Agriculture Secretary Vilsack, who has been on the job for about a year, is very attentive to enforcement issues and seems determined to turn this situation around. That's critical, and long overdue for an agency that has become dangerously close to the industry it is charged with regulating. The meat industry has forever called the shots at USDA, and profits handsomely from an array of federal subsidies. But it is essential for animal welfare and food safety that the USDA take an independent and principled approach to enforcement of humane handling rules at the slaughter plants, and really focus on the details, in order to prevent the horrible cruelties that The HSUS has documented at Bushway and at the Westland/Hallmark slaughter plant in Chino, Calif.

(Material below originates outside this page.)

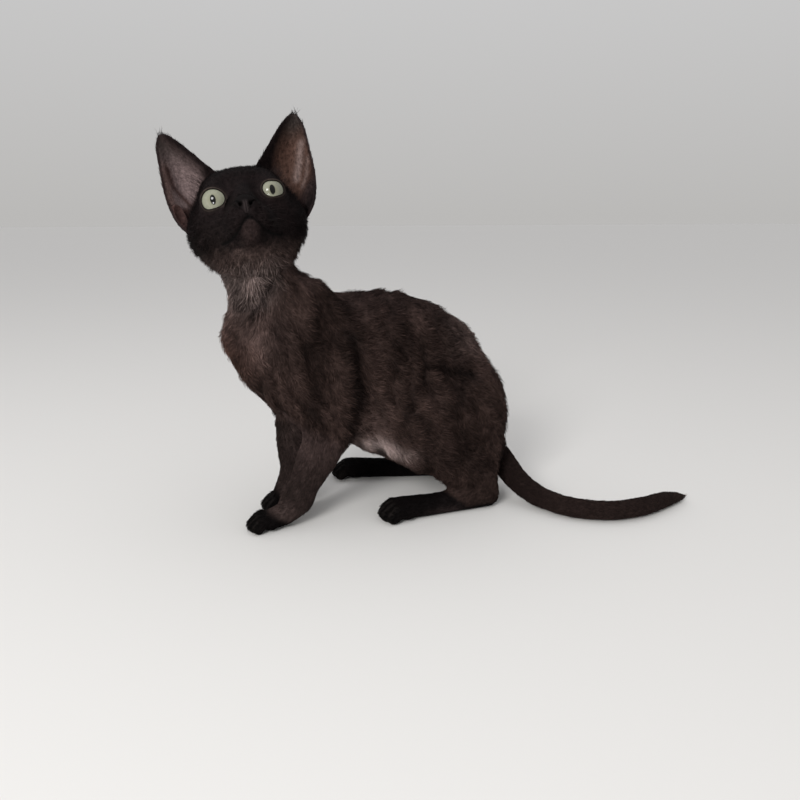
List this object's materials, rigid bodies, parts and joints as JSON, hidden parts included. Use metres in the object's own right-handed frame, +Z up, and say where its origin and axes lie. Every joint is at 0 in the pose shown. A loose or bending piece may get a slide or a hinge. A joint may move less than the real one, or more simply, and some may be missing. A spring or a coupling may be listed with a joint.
{
  "type": "devon rex cat",
  "caption": "Devon rex kitten, smoke black, squatting with its head raised and turned, a life-size still model.",
  "frame": {"origin": "middle of the bounding box on the floor plane", "axes": "the trunk faces -X and the tail lies towards +X; +Y is the kitten's right side; +Z is up"},
  "size_m": [0.2958, 0.1384, 0.2252],
  "materials": {
    "coat": "short soft fur, brownish smoke",
    "dark_coat": "short soft fur, black",
    "ear_skin": "thin skin with sparse down",
    "nose_skin": "pebbled, satin",
    "eye": "wet and clear over a pale yellow-green iris"
  },
  "bodies": {
    "root": {"neck": "coat", "chest": "coat", "belly": "coat", "rump": "coat", "upper_foreleg_left": "coat", "thigh_left": "coat", "lower_hind_leg_left": "coat", "upper_foreleg_right": "coat", "thigh_right": "coat", "lower_hind_leg_right": "coat", "forearm_left": "coat", "forepaw_left": "dark_coat", "hind_foot_left": "dark_coat", "forearm_right": "coat", "forepaw_right": "dark_coat", "hind_foot_right": "dark_coat", "tail_root": "dark_coat", "tail_middle": "dark_coat", "tail_tip": "dark_coat", "ear_left": "ear_skin", "ear_right": "ear_skin", "eye_left": "eye", "eye_right": "eye", "nose": "nose_skin", "lower_jaw": "coat", "head": "coat"}
  },
  "joints": []
}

Dr. Wyatt's experiences highlight how some District Office managers at the FSIS are themselves a major part of the problem, as they undermine inspectors' efforts to enforce humane slaughter rules. The culture throughout FSIS must shift to acknowledge that humane treatment is a core, ongoing responsibility, not just something to address when an undercover investigation shines a spotlight on the issue. Industry typically reacts to investigative findings by treating them as just a few bad apples, but wherever we have looked we have found serious abuses. I underscored that point yesterday in testimony I delivered after Dr. Wyatt spoke.

Also supporting the major findings of The HSUS's testimony was the U.S. Government Accountability Office (GAO), which released a report yesterday sharply critical of the USDA system for failing to adequately enforce the Humane Methods of Slaughter Act (HMSA). The GAO found that the USDA "does not have a comprehensive strategy for enforcing HMSA" and therefore "...is not well positioned to improve its ability to enforce HMSA."

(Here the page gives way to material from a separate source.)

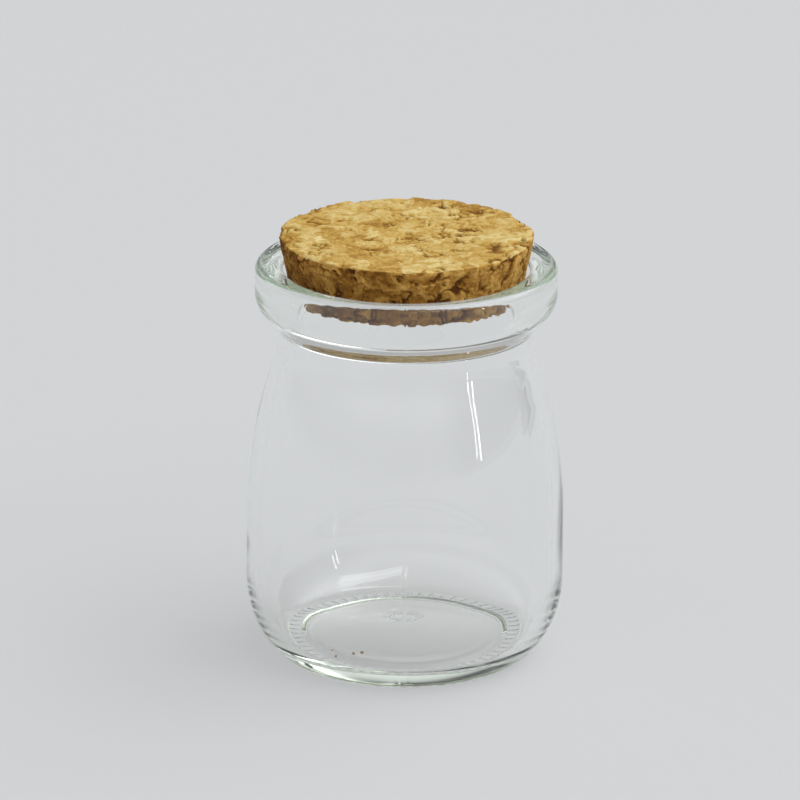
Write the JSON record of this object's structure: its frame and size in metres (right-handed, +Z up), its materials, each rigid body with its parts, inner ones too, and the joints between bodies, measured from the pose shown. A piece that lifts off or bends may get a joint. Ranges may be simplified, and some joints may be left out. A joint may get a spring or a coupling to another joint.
{
  "type": "glass pudding jar",
  "caption": "Small clear glass pudding jar with a rounded collar, sloping shoulders and a knurled foot, empty, closed by a tapered disc of pressed cork.",
  "frame": {"origin": "on the jar's axis, level with the surface that it stands on", "axes": "+Z up along the jar's axis; +X to the right and +Y away from the viewer in the picture"},
  "size_m": [0.061, 0.061, 0.0837],
  "materials": {
    "glass": "clear, smooth, a trace of green where it is thick",
    "cork": "raw pressed cork granules, matt"
  },
  "bodies": {
    "root": {"jar": "glass", "cork": "cork"}
  },
  "joints": []
}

The GAO stated that enforcement of the Humane Methods of Slaughter Act is inconsistent, in part due to a lack of clarity in the guidance the USDA provides to its inspectors. It also cited inadequate training, finding that inspectors at half of the USDA-inspected slaughterhouses were not able to correctly identify basic facts about signs of sensibility in animals.

This is not the first time the GAO has urged the USDA to make improvements. In January 2004, the office recommended that the USDA establish clear, specific, and consistent criteria for enforcement when a slaughter plant repeatedly violates the law. The GAO now reports that the UDSA headquarters in Washington, D.C., has not yet responded effectively to this recommendation.

Secretary Vilsack has made strong statements about humane slaughter enforcement and taken swift action to suspend operations at Bushway. Now it is time for him to demand a zero-tolerance policy for lax enforcement and supervisor interference at all of America's slaughter plants.